Dans le paragraphe 14 de sa décision, la CAI écrit que « l’objet principal de la confection de ces documents le fut dans le but d’analyser le bien-fondé d’une réclamation résultant d’une police d’assurance souscrite par le demandeur ».

Bélair postule que si la CAI se réfère au critère de l’objet principal, elle applique plutôt celui de l’objet unique. En réalité, ce rapport peut servir à plus d’un objet. En l’espèce, la prévisibilité du litige au moment de la demande d’accès par M. Wood est manifeste et laisse peu de place à l’interprétation. Le risque de procédures était palpable, ajoute le juge Guénard. 

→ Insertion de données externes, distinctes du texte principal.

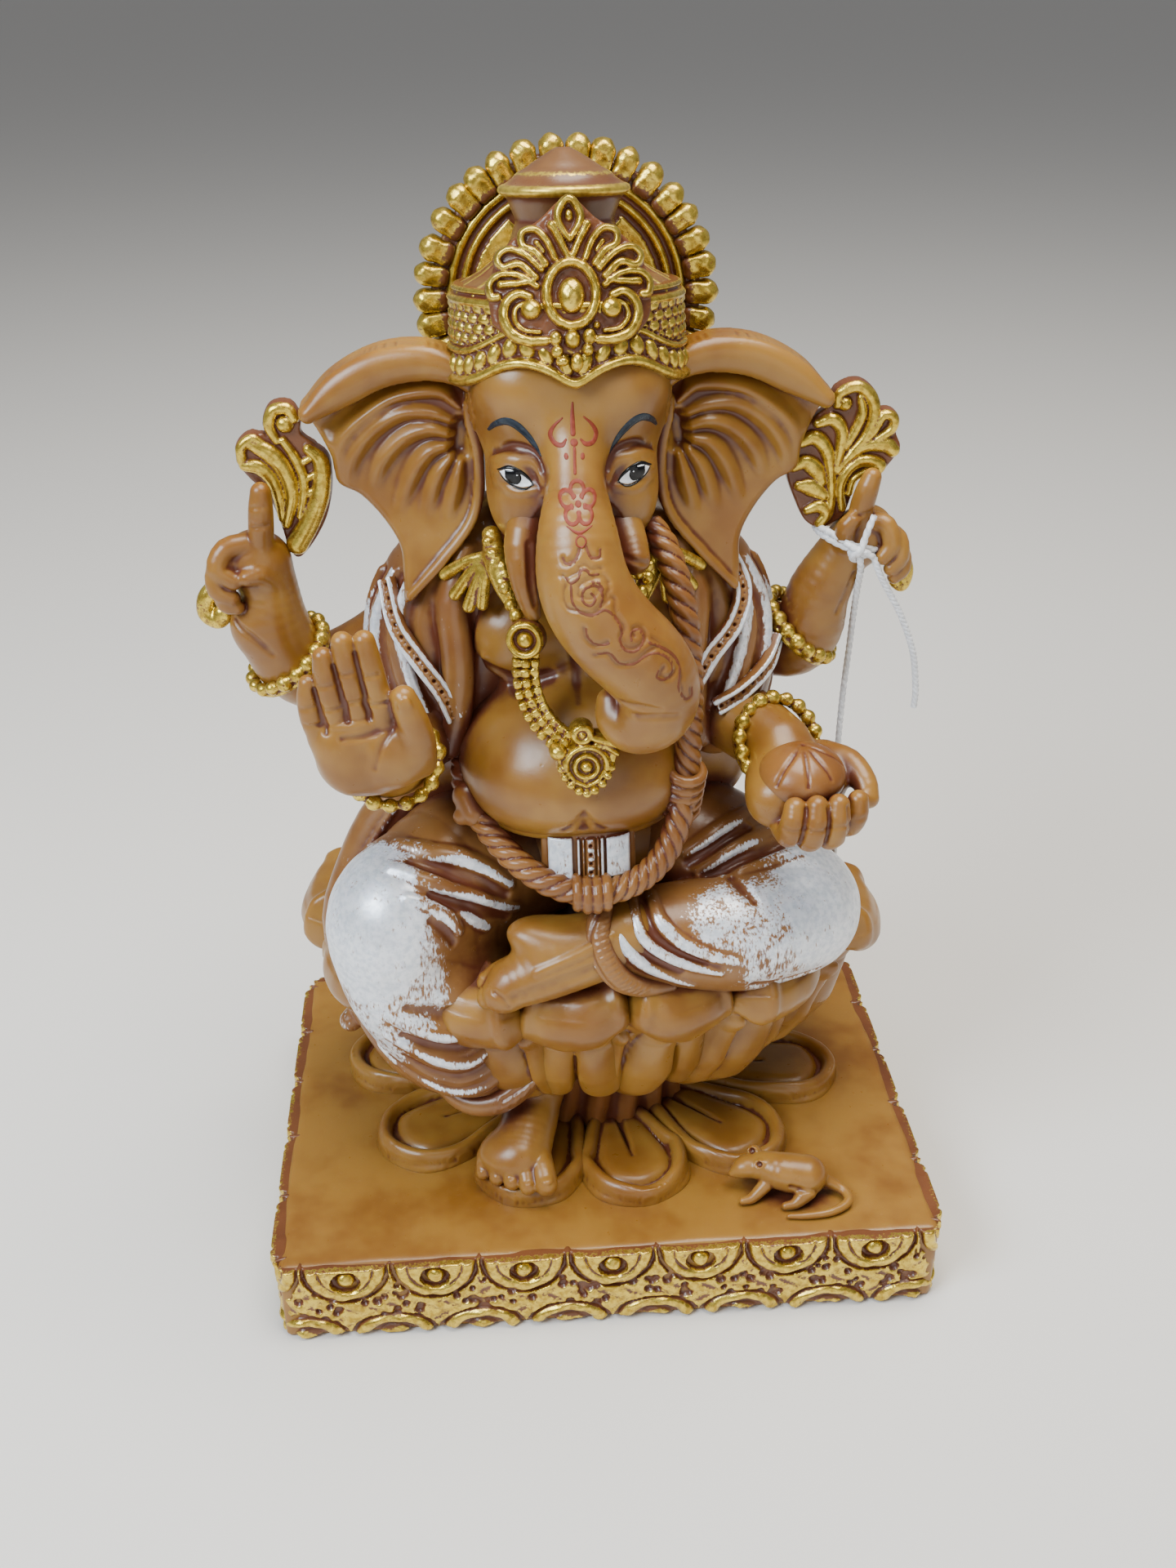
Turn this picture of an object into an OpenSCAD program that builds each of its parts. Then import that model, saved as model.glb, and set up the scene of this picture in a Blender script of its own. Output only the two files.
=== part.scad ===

« La CAI a considéré, à tort, que le document ne pouvait avoir été confectionné principalement dans le cadre d’un litige parce qu’il avait également servi, en amont, à nier la couverture », lit-on au paragraphe 66. En conséquence, la CAI ne pouvait ordonner la communication même partielle du rapport. 

Trois autres jugements 

Durant sa présentation, l’avocat Pierre-Alexandre Fortin a aussi souligné trois décisions rendues par les tribunaux en 2022 qui ont été résumées par le Portail de l’assurance

La première concernait un transporteur contre Aviva et était reliée à l’avenant F.A.Q. no 27, lequel vise les conséquences financières que peut subir l’assuré lorsqu’il est civilement responsable de fait d’un dommage causé à un véhicule. 

La deuxième était une requête de type Wellington par un entrepreneur en construction qui poursuivait son assureur pour l’obliger à le défendre en responsabilité civile. L’affaire était reliée à des travaux réalisés sur la route 185, au Bas-Saint-Laurent. 

La troisième était une autre requête de type Wellington d’un homme contre l’assureur Traders, dans une histoire de batterie de vélo électrique qui avait explosé et provoqué un incendie.